Once, during a family vacation, I snuck out of my families rental cottage to take pictures of a massive storm coming across Lake Erie. It was in the evening; the sunset falling down behind the horizon — orange collapsing into the oncoming gray clouds. I’d ridden my bike down to the dock after feeling the wind pick up and the watching the sky darken, knowing full well that my parents wouldn’t approve. With my camera bag around my neck, I climbed up into the bell tower that overlooked the darkening lake. The gray waves tumbled over each other, crashing against the dock below. I watched as the rain on the horizon line crawled across the water; the wind pushing it closer. When the wall of water finally reached the shore, I gently set the camera down on the window ledge and stepped out into the rain. With the thunder rumbling in the background and the lighting sprinting across the sky — it felt like a wonderful release. I remember removing my shoes and walking out into the rain; spinning around in my soaked summer dress. I was probably about thirteen. I was healthy; no idea what the next couple of years would bring. When I got home to the cottage an hour later, my parents were furious. My sister was crying. We were all so worried about you. How could you have done such a dangerous thing? And a couple of days later, when I did it again, my father marched out into the storm to drag me back home — soaking wet. It’s dangerous, Kathryn. Why do it again?

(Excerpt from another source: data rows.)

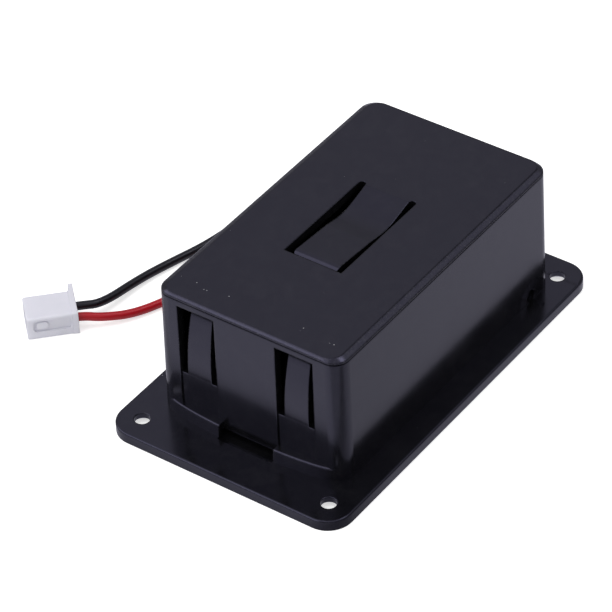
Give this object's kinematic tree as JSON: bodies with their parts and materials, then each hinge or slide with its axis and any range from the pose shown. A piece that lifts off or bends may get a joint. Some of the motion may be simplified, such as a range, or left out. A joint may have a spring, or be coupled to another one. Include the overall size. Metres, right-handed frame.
{
  "type": "nine volt battery holder",
  "caption": "Flush-mount box for a nine volt block battery: flanged moulded case with spring tongues, a flip-out tray, riveted contacts and free leads ending in a crimp plug.",
  "frame": {"origin": "centre of the mounting flange's rectangle, at its outer face", "axes": "+X along the box towards the hinge and the contacts, +Y across it, +Z from the flange's outer face towards the closed roof of the box"},
  "size_m": [0.0811, 0.0672, 0.0235],
  "materials": {
    "black_moulding": "semi-gloss moulded black",
    "nickel_plate": "nickel-plated spring strip",
    "tinned_brass": "tinned, bright",
    "rivet_brass": "bright",
    "solder": "bright, slightly dulled",
    "lead_red": "satin insulation",
    "lead_black": "satin insulation",
    "plug_nylon": "translucent natural nylon"
  },
  "bodies": {
    "case": {"case": "black_moulding", "contact_positive": "nickel_plate", "contact_negative": "nickel_plate", "solder_tag_positive": "tinned_brass", "solder_tag_negative": "tinned_brass", "rivet_positive": "rivet_brass", "rivet_negative": "rivet_brass", "solder_positive": "solder", "solder_negative": "solder", "lead_red": "lead_red", "lead_black": "lead_black", "plug_housing": "plug_nylon", "terminal_red": "tinned_brass", "terminal_black": "tinned_brass"},
    "tray": {"battery_tray": "black_moulding"}
  },
  "joints": [
    {"name": "tray_hinge", "type": "hinge", "parent": "case", "child": "tray", "pos_m": [0.02305, 0, 0.00255], "axis": [0, -1, 0], "range_deg": [0, 35]}
  ]
}
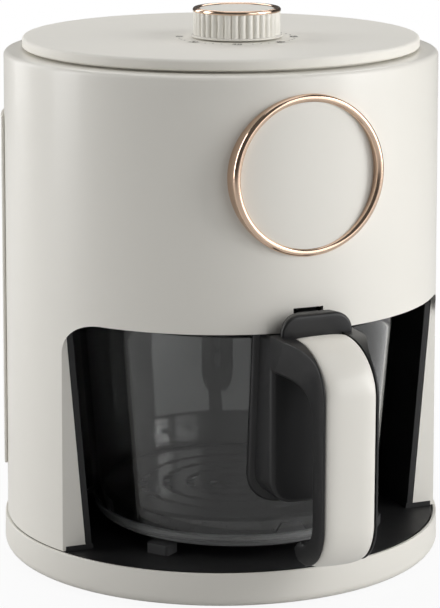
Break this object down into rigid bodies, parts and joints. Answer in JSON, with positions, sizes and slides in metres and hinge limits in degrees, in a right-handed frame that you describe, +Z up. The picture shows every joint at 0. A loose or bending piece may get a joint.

I’m pleased to say that at the age of twenty-one, I have not outgrown this habit, although the way in which I do it has changed. For the last five years, it has often felt like constant storms with small pockets of light in-between. Even when the storm has settled and there are no more puddles to splash in, there has still been another looming. I have found myself dancing in more storms than I can count and dancing in the rain is exhausting. My feet are sore. I’m often soaking wet. Even when I’m dry, I’m trying to figure out when the next storm is coming. Sometimes I get weird, uncalled for mini-storms; often one right after the other. There are days when the dance feels like a repetitive pointless action. Yet, still, I find myself dancing in the rain because it is the only way to get through. I could sit and moan and groan all about how dangerous it is or how awful it feels to be wet and cold, but then I would spend my whole life being miserable. There have been moments when I have begged the storms to stop; thinking that I could not possibly continue any longer. But each time I do; the moment passes like the wind. The dance continues until the sun comes out — as it always does.
We have the ability to decide how we approach every storm we find ourselves in throughout our lives. That doesn’t make them any less potent and our situation any less terrible, but it does determine the outcome. Dancing in storms is about resilience — making something terrible into something worth celebrating. While my experience with illness has often been exhausting, I also wouldn’t get rid of it for the world. I tend to think that the things that I’ve made out of the experience are priceless and that the people I’ve met along the way are worth it too. There have been very few things during this that I have been able to choose, but I have always been able to choose to dance.